No Japão o antagonismo pode ter significados diferentes, mas a mesma ideia!
Já escrevemos um artigo sobre kawaii na cultura japonesa, mas completamos aqui com o antagonismo de kawaii, o utsukushii.
No entanto, para entender melhor o utsukushii é necessário uma breve história da estética kawaii. O termo kawaii tem sua origem na palavra kawowayushi ou kawayushi e foi encontrada pela primeira vez na obra Konjaku Monogatari (Narrativas do Passado e do Presente) no século XII. Porém, com o tempo a palavra kawayushi foi perdendo sons, passou para kawayui e depois da Segunda guerra Mundial ganha a forma kawaii, usada desde então. Seu significado também acompanhou essa evolução.
Kawayushi significa sentir vontade de fechar os olhos por estar na presença de uma situação dolorosa, é o sentimento de ter pena; e kawaii representa o modelo de beleza que se constitui de candura, delicadeza, graciosidade, encanto e fragilidade, e que emerge dele estados de lástima, dor e desolação. Mas ambos nos remetem aos sentimentos de piedade, compaixão e ternura.

Kin-san e Gin-san, foram consideradas gêmeas kawaii por completarem 100 anos em 1992. Kin, faleceu em 2000 e Gin em 2001.
Para o autor japonês de ensaios culturais, Yomota Inuhiko, a estética kawaii que aparece no final do período Heian (794 – 1185), era representada pela palavra utsukushii, com o mesmo significado, como encontramos no livro de Sei Shônagon, Makura no Sôshi (O Livro do Travesseiro):
“Coisas que são graciosas (utsukushikii-mono): […] Rosto de criança desenhado em um melão. Pardalzinho que vem saltitando, ao imitarmos guinchos de rato. É muito graciosa a criança de dois, três anos, que engatinha rapidamente e, com vivacidade, descobre um pequeno cisco no chão, pega-o com seus dedos muito encantadores e mostra-o a cada um dos adultos. É graciosa também a menina de cabelo cortado rente aos ombros como o das monjas, que, para ver alguma coisa, inclina o rosto ao invés de afastá-lo quando este lhe cobre os olhos.
[…] Adorno do Dia das Meninas. Apanhar do lago uma minúscula folha flutuante de lótus. Uma folha de malva bem pequena. Tudo, tudo que é pequeno é muito gracioso.
É igualmente gracioso um bebê branquinho e gordinho de cerca de um ano vir engatinhando com as longas mangas amarradas do quimono de transparente roxo-carmesim, ou então andando de quimono curto em que só se veem as mangas. Um menino de oito, nove ou dez anos lendo um texto chinês com sua voz infantil, é muito gracioso. […]”

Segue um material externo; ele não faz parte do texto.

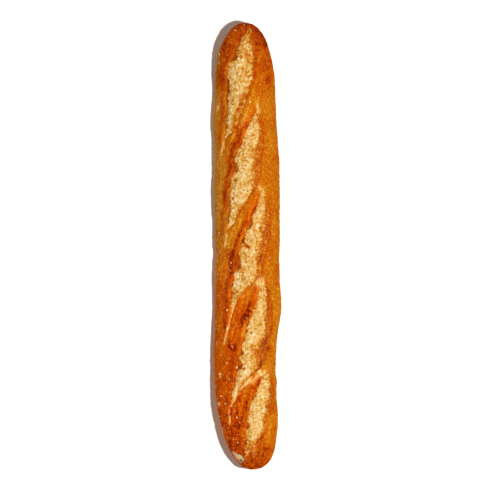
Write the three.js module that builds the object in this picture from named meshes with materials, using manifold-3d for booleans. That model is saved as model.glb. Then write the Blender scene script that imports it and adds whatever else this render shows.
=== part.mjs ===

Essas características do utsukishii nos remetem à sensualidade apresentada nos mangás, principalmente os shôjo mangá. Toda essa graciosidade em inclinar levemente a cabeça, olhar por entre os cabelos, muitas vezes, com a presença do vento, dão sensualidade à cena.

Miyako Maki
Entretanto, na modernidade, utsukushii e kawaii aparecem como estéticas diferentes e com significados distintos. Kawaii, por exemplo, está mais voltado à fragilidade, à necessidade de amparo e proteção, uma postura mais infantil e utsukushii está voltada para a determinação, elegância e uma postura desafiadora.
Segundo Yomota Inuhiko, o antônimo para kawaii não é minikui (feio), e sim, utsukushii, “bonito; lindo; belo; encantador; admirável; puro”. Talvez isso ocorra por utsukushii representar os ideais opostos do kawaii.
O filme Porco Rosso (1992) de Hayao Miyazaki pode exemplificar a distinção entre essas estéticas através das personagens Gina e Fio. Ambas as personagens são determinadas e respeitadas pelo protagonista, Marco Pagot. No entanto, Fio, talvez por ainda ser adolescente, apresenta algumas características que a tornam kawaii, como suas expressões faciais e corporais, suas vestimentas e seu comportamento adolescente.
Gina, dona de um hotel no mar Adriático, fora casada três vezes, e o que ela diz para os pilotos que frequentam seu hotel é ouvido e respeitado, suas expressões e comportamentos são de uma mulher madura e independente, ou seja, ela apresenta características da estética utsukushii. Observa-se, a partir desse ponto de vista, que o respeito dado pelos pilotos a Fio é mais atencioso e cuidadoso, enquanto que em relação a Gina, é um misto de medo e respeito à sua postura séria e equilibrada.
Essas estéticas mostram o quão complexo pode ser a cultura japonesa, que muitas vezes, nem mesmo os japoneses procuram entender, simplesmente o vivem.